Supplied records -
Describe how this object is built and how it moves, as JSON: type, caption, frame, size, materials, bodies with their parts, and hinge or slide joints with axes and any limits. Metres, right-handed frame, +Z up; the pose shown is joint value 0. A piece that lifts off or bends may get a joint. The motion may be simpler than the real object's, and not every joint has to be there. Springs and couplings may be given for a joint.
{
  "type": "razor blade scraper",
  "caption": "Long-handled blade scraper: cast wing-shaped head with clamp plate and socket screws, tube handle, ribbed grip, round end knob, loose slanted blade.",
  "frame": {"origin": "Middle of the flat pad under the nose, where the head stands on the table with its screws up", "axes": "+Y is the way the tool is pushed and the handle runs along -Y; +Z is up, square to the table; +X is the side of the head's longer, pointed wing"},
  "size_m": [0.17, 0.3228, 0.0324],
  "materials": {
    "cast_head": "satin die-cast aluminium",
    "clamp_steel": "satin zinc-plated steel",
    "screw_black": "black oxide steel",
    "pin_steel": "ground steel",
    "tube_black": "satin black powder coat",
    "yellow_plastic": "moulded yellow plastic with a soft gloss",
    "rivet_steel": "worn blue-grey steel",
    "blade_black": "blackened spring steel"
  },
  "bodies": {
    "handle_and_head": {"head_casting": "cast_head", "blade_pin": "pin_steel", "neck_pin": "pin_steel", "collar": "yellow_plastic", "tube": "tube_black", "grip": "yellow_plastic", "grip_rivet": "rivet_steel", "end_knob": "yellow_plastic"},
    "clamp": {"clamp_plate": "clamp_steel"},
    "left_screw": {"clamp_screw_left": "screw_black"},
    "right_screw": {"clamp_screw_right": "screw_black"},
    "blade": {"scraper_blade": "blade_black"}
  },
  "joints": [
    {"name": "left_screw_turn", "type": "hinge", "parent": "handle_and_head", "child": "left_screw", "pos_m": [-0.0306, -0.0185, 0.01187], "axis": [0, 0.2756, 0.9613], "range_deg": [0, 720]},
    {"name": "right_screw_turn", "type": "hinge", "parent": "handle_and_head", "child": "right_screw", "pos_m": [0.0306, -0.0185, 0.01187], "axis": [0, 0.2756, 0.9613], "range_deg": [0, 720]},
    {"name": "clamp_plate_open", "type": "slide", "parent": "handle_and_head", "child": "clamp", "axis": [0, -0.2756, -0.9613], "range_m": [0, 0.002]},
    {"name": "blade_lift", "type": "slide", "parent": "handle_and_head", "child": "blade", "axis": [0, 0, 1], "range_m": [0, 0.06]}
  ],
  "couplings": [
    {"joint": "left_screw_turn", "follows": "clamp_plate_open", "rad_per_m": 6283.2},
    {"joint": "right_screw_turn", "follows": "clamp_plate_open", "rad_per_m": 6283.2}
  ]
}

---

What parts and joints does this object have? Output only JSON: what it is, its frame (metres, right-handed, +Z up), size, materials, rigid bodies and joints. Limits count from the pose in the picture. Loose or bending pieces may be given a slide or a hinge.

* * *

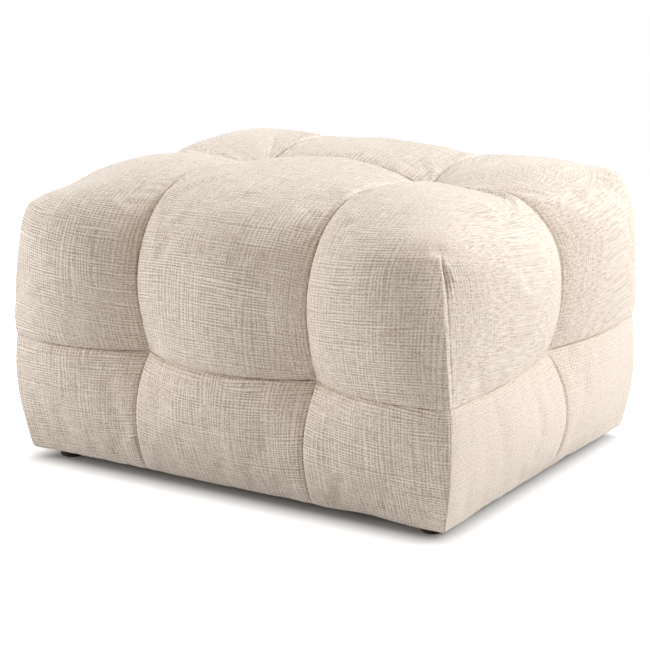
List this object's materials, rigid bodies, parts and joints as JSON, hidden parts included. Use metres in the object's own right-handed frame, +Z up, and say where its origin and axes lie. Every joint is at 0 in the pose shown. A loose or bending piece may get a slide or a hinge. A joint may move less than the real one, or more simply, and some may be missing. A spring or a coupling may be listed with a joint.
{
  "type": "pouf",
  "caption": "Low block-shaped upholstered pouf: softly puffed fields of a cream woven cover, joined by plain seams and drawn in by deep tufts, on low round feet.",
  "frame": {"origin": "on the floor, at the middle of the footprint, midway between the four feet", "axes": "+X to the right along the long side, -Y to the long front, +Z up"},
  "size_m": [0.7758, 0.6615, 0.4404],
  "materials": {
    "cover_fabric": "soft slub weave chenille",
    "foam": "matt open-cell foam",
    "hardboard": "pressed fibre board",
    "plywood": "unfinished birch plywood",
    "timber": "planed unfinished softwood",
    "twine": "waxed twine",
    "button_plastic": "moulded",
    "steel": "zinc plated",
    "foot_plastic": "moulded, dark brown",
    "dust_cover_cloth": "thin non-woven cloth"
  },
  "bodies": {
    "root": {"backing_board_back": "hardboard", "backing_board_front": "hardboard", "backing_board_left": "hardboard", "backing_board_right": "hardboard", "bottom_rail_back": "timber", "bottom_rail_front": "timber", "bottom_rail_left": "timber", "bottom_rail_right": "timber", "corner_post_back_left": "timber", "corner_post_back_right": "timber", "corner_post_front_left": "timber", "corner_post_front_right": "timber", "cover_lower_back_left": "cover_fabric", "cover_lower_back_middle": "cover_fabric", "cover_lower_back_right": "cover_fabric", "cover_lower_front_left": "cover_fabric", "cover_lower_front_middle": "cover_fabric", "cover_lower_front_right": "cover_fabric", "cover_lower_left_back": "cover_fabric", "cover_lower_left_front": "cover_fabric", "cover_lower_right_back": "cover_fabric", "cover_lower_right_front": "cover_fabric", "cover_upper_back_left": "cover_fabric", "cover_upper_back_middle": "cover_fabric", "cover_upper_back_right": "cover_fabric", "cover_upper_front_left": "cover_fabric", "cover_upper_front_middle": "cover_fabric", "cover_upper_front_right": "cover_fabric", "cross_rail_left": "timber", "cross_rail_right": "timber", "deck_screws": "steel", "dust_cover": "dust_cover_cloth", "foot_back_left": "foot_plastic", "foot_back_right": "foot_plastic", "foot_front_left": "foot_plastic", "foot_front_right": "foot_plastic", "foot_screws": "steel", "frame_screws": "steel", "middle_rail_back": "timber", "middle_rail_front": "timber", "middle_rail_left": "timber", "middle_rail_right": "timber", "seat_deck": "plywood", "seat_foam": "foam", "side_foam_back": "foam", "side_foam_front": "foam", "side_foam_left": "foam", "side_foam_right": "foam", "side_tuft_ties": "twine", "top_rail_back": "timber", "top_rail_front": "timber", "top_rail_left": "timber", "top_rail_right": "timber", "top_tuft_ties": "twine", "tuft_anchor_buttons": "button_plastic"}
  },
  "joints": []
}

Exercise requirements - Across the records, count the lines holding the string "shown". Give the number and stop.

Response to the task - 2